Georges Fouquet was delighted with Art Nouveau, the new style in art. In 1898, he started to create jewelry in a Modernist style and became a major competitor to the famous jeweler Rene Lalique.

Mucha and Fouquet were able to create gorgeous jewelry all in flowers and breathtaking with swirling arabesques and vegetal forms, with incrustations of enamel and colored stones. His 1902 book, Documents Decoratifs, contained plates of elaborate designs for brooches and other pieces.

But his most remarkable piece was a bracelet for Sarah Bernhardt in the form of a serpent, made of gold and enamel, the costume jewelry that Bernhardt wore principally in Medea.

Alphonse Maria Mucha

The Snake for Medea

In 1898, Sarah Bernhardt performance at the Theater de la Renaissance: Medea. The Greek Tragedy, in which the heroine has discovered her husband Jason’s infidelity and killed their two children. In the poster of the play appears the image of the heroine wearing a Serpent-like bracelet.

This is the piece that attracted the attention of Georges Fouquet. This seemingly minor detail, just a jewel that reinforces the impression of cruelty made by a killer mother and underlined the barbarous manners of the country as well.

Sarah Bernhardt wanted to own the same jewelry projected in the poster and ordered George Fouquet to create a bracelet designed by Alphonse Mucha.

The Medea Bracelet is one of the most striking, extravagant and exquisite jewelry created by Alphonse Mucha and Georges Fouquet for Sarah Bernhardt. The actress used for Medea and Cleopatra. It fitted perfectly for the roles of Femme Fatales and made the impression of ominous ancient Oriental amulet. The scaly snakehead is made in the technique of cloisonné enamel and supplemented with opals, rubies, and diamonds. A thin chain connects the bracelet with a ring also made as a small snakehead. The bracelet was very flexible due to the hidden hinge system, which allowed free movement of the arm.

Mucha’s original conceptual design: shape, motifs, techniques, and materials derive an aesthetic power from Oriental-style symbolism. He completely revived and renewed the use of the miniature in jewelry art.

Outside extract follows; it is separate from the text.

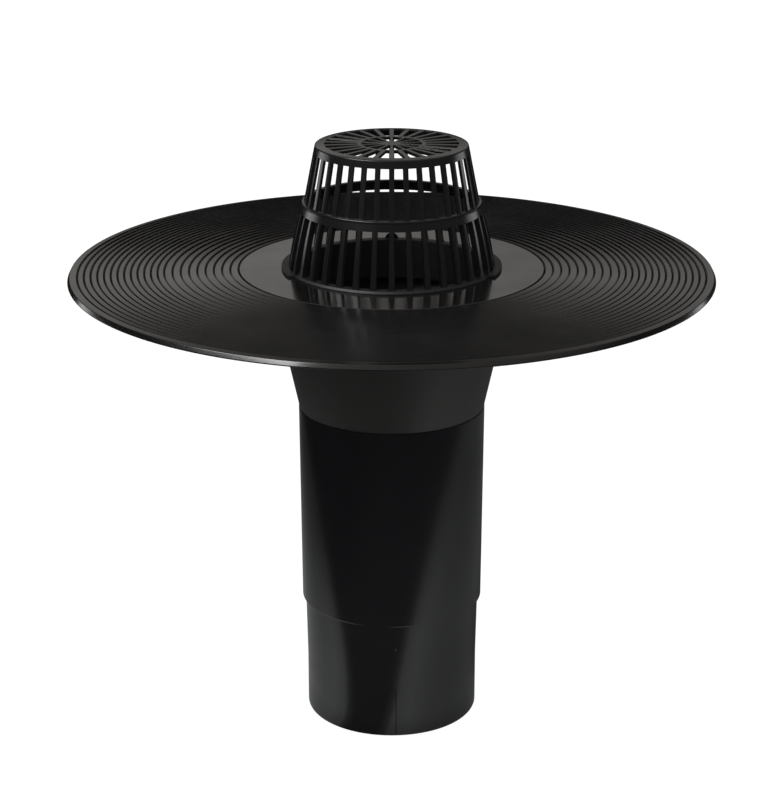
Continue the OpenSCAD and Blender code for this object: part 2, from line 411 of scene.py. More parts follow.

How do we remember Mucha today?

Mucha works with Fouquet for three years, from 1899 to 1901. Still, during that time he made a serious impact on the image of the jeweler’s work. Derived from the Louis XVI period, the emphasis had been made on precious stones in traditional settings. Fouquet and Mucha together redefined fine jewelry design. They believed that the beauty of a jewel depends on its artistic conception but not on the value of the precious stones. Two innovators chose materials for their contribution to the overall design, not for their intrinsic value.

Alphonse Mucha designed pendants, brooches, and elaborate corsage ornaments, many with his favored series of mystical crescents and circles and alluring images of young charming ladies.

Alphonse Maria Mucha

At the Exposition Universelle of 1900, Georges Fouquet’s showcase, containing stunning suites to adorn the hair and the bodice created by Mucha. These works of art were like theatrical parures for some exotic princess, which are known to us today only through old photographs.

Mucha was and remains best known for his Art Nouveau work, which frustrated him. According to his son and biographer, Jiří Mucha, he did not think much of Art Nouveau. “What is it, Art Nouveau?” he asked. “…Art can never be new.” He took the greatest pride in his work as a history painter.

“I always study nature. There is not a single plant, a flower, which would not have been full of suggestions and incarnations.” (Alphonse Mucha).

In 1923, Art Nouveau went out of fashion, and Fouquet decided to refurbish his shop. All decorative fittings were dismantled. In 1941, Fouquet donated his rue Royale shop in its entirety to the Musée Carnavalet in Paris. In 1989, in one of the museum’s halls, the luxurious interior of Fouquet’s jewelry shop was reassembled as it was, featuring even the mosaic floor designed by Mucha.

Mucha created only a limited number of pieces on his own, in fact, the majority was made in collaboration with Georges Fouquet.

…whatever this amazing artist worked with, his only aim was cop beauty in any kind of art.